Wali Kota Jambi Syarif Fasha mengatakan, sejak didirikan pada 2009, AKKOPSI senantiasa terlibat dan menjadi bagian strategis dalam upaya pemenuhan akses air minum dan sanitasi yang layak bagi seluruh masyarakat. Berbagai agenda juga telah dilakukan untuk membangun komitmen dan kolaborasi untuk mewujudkan pelayanan ini, salah satunya melalui forum City Sanitation Summit yang rutin diadakan setiap tahun.
”Komitmen ini sekaligus mendukung agenda RPJMN (Rencana Pembangunan Jangka Menengah Nasional) dan Tujuan Pembangunan Berkelanjutan.

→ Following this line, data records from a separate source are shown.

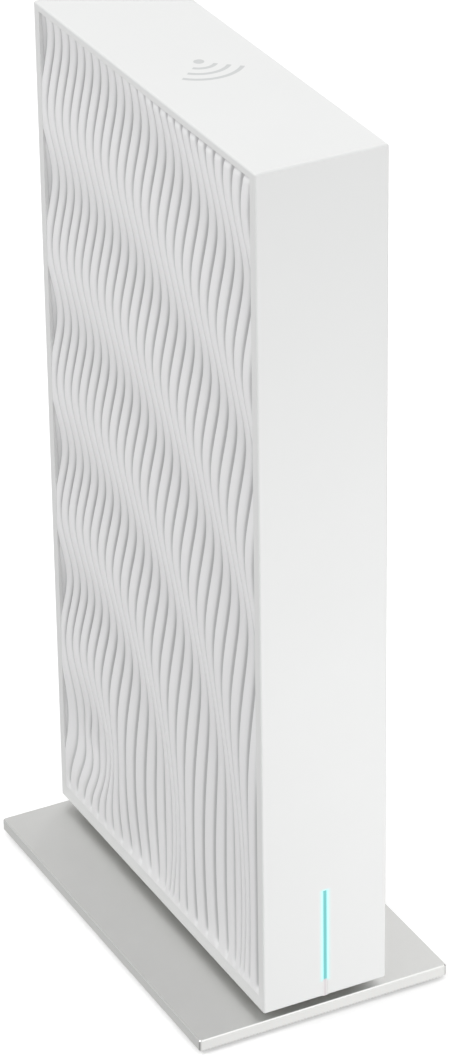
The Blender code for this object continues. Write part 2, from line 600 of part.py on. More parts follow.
def antenna_leads():
    """Each lead leaves its antenna's free edge, bends down and ends square on the main board."""
    under = TOP_ANTENNA_Z[0] - SEAT - LEAD_RADIUS
    behind = FRONT_ANTENNA_Y[1] + SEAT + LEAD_RADIUS
    landing = CHIP_FOOT + 2.8
    end = CHIP_FOOT + 0.1
    top_front = [(6.8, -26, under), (7.2, -24, 203), (6.5, -22, 192), (2, -21, 180)]
    top_rear = [(6.8, 12, under), (7.2, 10, 203), (6.5, 7, 192), (2, 3, 180)]
    front_upper = [(6.8, behind, 160), (6.8, -48, 157), (5, -45, 153), (1, -43, 150)]
    front_lower = [(6.8, behind, 66), (6.8, -48, 63), (5, -45, 60), (1, -43, 57)]
    coax_lead("antenna_lead_top_front", [*top_front, (landing, -20, 172), (end, -20, 171)])
    coax_lead("antenna_lead_top_rear", [*top_rear, (landing, 1, 172), (end, 1, 171)])
    coax_lead("antenna_lead_front_upper", [*front_upper, (landing, -41, 148), (end, -40.5, 147)])
    coax_lead("antenna_lead_front_lower", [*front_lower, (landing, -41, 55), (end, -40.5, 54)])


# ---------------------------------------------------------------- stand
NECK_HALF_W, NECK_HALF_D = 11.5, 48.5
NECK_Z = (PLATE_TOP + SEAT, TOWER_BASE - SEAT)
FOOT_X, FOOT_Y, FOOT_RADIUS, FOOT_SUNK = 26.0, 46.0, 5.0, 0.5
SCREW_HEAD_RADIUS, SCREW_RADIUS = 3.0, 1.5
COUNTERSINK_FROM, COUNTERSINK_TO = 0.6, 2.1


def stand():
    """The aluminium plate, the dark neck that lifts the sleeve off it, the feet and the two screws."""
    plate_x, plate_y = about(0, PLATE_WIDTH / 2), about(0, PLATE_DEPTH / 2)
    plate_z = (FOOT_LIFT, PLATE_TOP)
    plate = block("stand_plate", SATIN_ALUMINIUM, plate_x, plate_y, plate_z, parent=None, edge=0.4)
    neck = block("stand_neck", DARK_NECK, about(0, NECK_HALF_W), about(0, NECK_HALF_D), NECK_Z, parent=None)
    for y in (-STAND_SCREW_Y, STAND_SCREW_Y):
        cut_round(plate, (0, y, PLATE_TOP - 1), "Z", SCREW_CLEARANCE, PLATE_THICK + 4)
        head_room = SCREW_HEAD_RADIUS + GAP
        sink = [(-1.0, head_room), (COUNTERSINK_FROM, head_room), (COUNTERSINK_TO, SCREW_CLEARANCE)]
        boolean(plate, turned("sink", None, (0, y, FOOT_LIFT), "Z", sink, parent=None), "DIFFERENCE")
        cut_round(neck, (0, y, sum(NECK_Z) / 2), "Z", SCREW_CLEARANCE, 4.0)
    number = 0
    for x in (-FOOT_X, FOOT_X):
        for y in (-FOOT_Y, FOOT_Y):
            number += 1
            cut_round(plate, (x, y, FOOT_LIFT), "Z", FOOT_RADIUS + GAP, 2 * (FOOT_SUNK + SEAT))
            profile = [(0, FOOT_RADIUS - 0.4), (0.4, FOOT_RADIUS), (FOOT_LIFT + FOOT_SUNK, FOOT_RADIUS)]
            turned(f"rubber_foot_{number}", BLACK_RUBBER, (x, y, 0), "Z", profile, parent=None)


def stand_screws():
    """Two countersunk screws, up through the plate, the neck and the sleeve into the chassis."""
    for number, y in enumerate((-STAND_SCREW_Y, STAND_SCREW_Y), start=1):
        tip = TOWER_BASE + 9.0 - FOOT_LIFT
        head = [(0.2, SCREW_HEAD_RADIUS), (0.5, SCREW_HEAD_RADIUS), (1.9, SCREW_RADIUS)]
        profile = [*head, (tip - 0.8, SCREW_RADIUS), (tip, 0.8)]
        screw = turned(f"stand_screw_{number}", TINNED_STEEL, (0, y, FOOT_LIFT), "Z", profile, 16, None)
        cut_box(screw, about(0, 0.4), about(y, 1.8), (FOOT_LIFT - 0.5, FOOT_LIFT + 1.2))
        cut_box(screw, about(0, 1.8), about(y, 0.4), (FOOT_LIFT - 0.5, FOOT_LIFT + 1.2))


# ---------------------------------------------------------------- build
casing_sleeve()
wave_panel("wave_panel_left", -1)
wave_panel("wave_panel_right", 1)
rear_cover()
inner_chassis()
main_board()
chips()
shield_can("shield_can_upper", (-38.0, 4.0), (134.0, 163.0))
shield_can("shield_can_lower", (-38.0, -2.0), (24.0, 52.0))
heat_sink()
board_screws()
network_jack("wan", SOCKET_BLUE, WAN_Z)
network_contacts("wan", WAN_Z)
for lan_number, lan_z in enumerate(LAN_Z, start=1):
    network_jack(f"lan_{lan_number}", SOCKET_BLACK, lan_z)
    network_contacts(f"lan_{lan_number}", lan_z)
power_inlet()
power_button()
pairing_button()
reset_button()
light_bar()
light_ribbon()
antennas()
antenna_leads()
stand()
stand_screws()
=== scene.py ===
"""The looks of an upright wireless router on a flat stand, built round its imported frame.

Metres, +Z up, -Y the front. The wave panel that the camera sees is on the -X side.
"""

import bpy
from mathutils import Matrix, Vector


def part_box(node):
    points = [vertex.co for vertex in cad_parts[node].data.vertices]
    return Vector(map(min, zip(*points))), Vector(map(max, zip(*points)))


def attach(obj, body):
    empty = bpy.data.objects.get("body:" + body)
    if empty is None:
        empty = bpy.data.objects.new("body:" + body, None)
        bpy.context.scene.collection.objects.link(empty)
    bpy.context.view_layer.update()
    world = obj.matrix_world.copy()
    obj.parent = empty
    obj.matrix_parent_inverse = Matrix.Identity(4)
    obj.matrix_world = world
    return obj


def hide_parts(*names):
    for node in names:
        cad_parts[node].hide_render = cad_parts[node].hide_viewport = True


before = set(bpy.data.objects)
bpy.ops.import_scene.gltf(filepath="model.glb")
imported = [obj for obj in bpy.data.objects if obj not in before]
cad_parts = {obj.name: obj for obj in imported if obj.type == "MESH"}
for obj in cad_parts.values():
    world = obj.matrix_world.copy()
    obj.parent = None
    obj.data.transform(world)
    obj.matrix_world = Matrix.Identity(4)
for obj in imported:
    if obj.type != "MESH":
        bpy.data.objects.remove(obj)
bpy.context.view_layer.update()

import math

import bmesh
import bpy
import numpy as np
from mathutils import Matrix, Vector

# ------------------------------------------------------------------ camera
# A long lens looks down at the front left edge of the router, so its uprights run nearly
# parallel. The scene is shown as the lights leave it, with no film curve.
VIEW_AZIMUTH, VIEW_ELEVATION, VIEW_ROLL = np.radians((-26.89, 29.02, -0.87))
VIEW_PLACE = (-0.4167, -0.8281, 0.6195)
VIEW_LENS = 154.8

view_back = Vector((
    math.sin(VIEW_AZIMUTH) * math.cos(VIEW_ELEVATION),
    -math.cos(VIEW_AZIMUTH) * math.cos(VIEW_ELEVATION),
    math.sin(VIEW_ELEVATION),
))
level_right = Vector((0, 0, 1)).cross(view_back).normalized()
level_up = view_back.cross(level_right)
view_right = level_right * math.cos(VIEW_ROLL) + level_up * math.sin(VIEW_ROLL)
view_up = level_up * math.cos(VIEW_ROLL) - level_right * math.sin(VIEW_ROLL)
camera = bpy.data.objects.new("camera", bpy.data.cameras.new("camera"))
camera.data.lens = VIEW_LENS
camera.data.clip_start, camera.data.clip_end = 0.05, 20.0
view_turn = Matrix((view_right, view_up, view_back)).transposed().to_4x4()
camera.matrix_world = Matrix.Translation(VIEW_PLACE) @ view_turn
bpy.context.scene.collection.objects.link(camera)
bpy.context.scene.camera = camera
bpy.context.scene.view_settings.view_transform = "Standard"

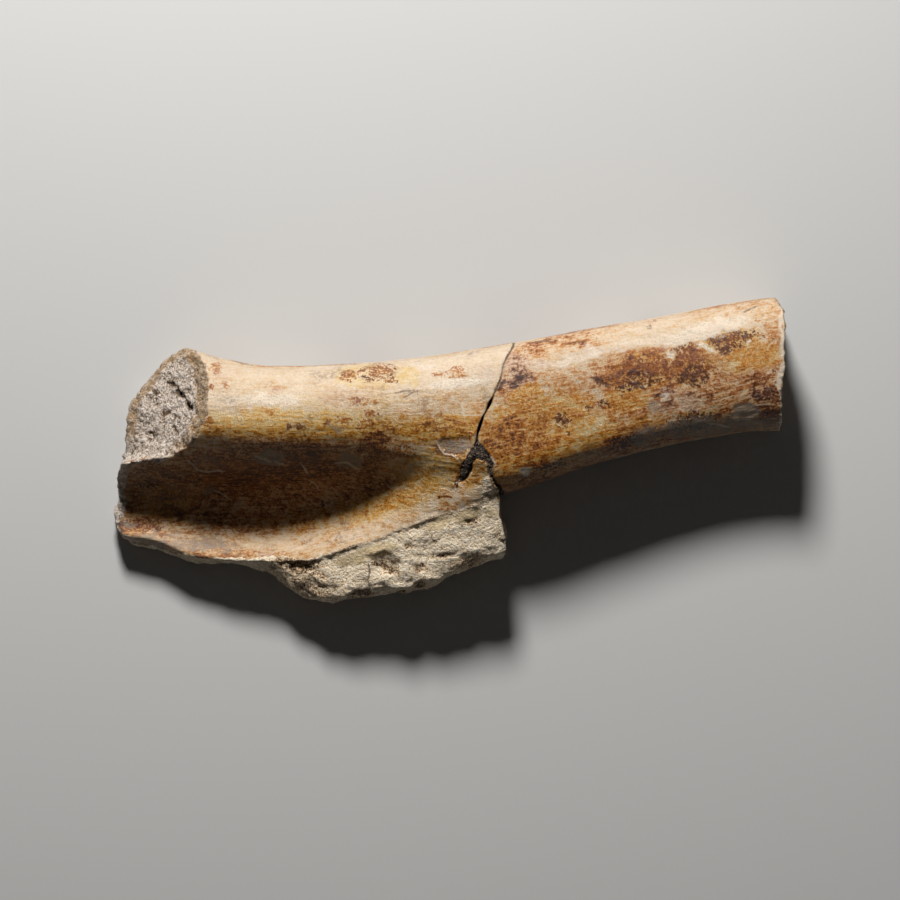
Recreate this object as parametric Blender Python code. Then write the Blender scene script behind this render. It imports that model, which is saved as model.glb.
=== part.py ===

Selain terbukti dapat meningkatkan kesehatan masyarakat pada masa pandemi, ketersediaan air minum dan sanitasi aman diyakini dapat mencegah penularan virus,” katanya.
Ia menambahkan, momentum KASN ke-8 ini akan meneguhkan komitmen seluruh pemangku kepentingan, penggiat, dan kelompok masyarakat untuk berkolaborasi dan menciptakan lebih banyak inovasi. Hal ini termasuk dalam upaya mencari sumber pendanaan serta mengoptimalkan peran dari perusahaan daerah agar lebih profesional dalam mengoptimalkan pelayanan air minum dan sanitasi.
Syarif mengakui bahwa dari pengalamannya menangani air minum di daerah, salah satu permasalahan utama yang dihadapi adalah pipa. Sebab, sebagian besar pipa yang digunakan kabupaten/kota menggunakan produk lama dan sudah lebih dari 25 tahun. Ini membuat setiap hari terdapat keluhan seperti kebocoran pipa.
”Pipa ini cukup mahal sehingga kabupaten/kota tidak mampu membelinya terlalu banyak dan butuh intervensi dari pusat. Kerja sanitasi ini tidak bisa hanya ditentukan oleh kabupaten/kota, tetapi juga didukung oleh pemerintah pusat,” ujarnya.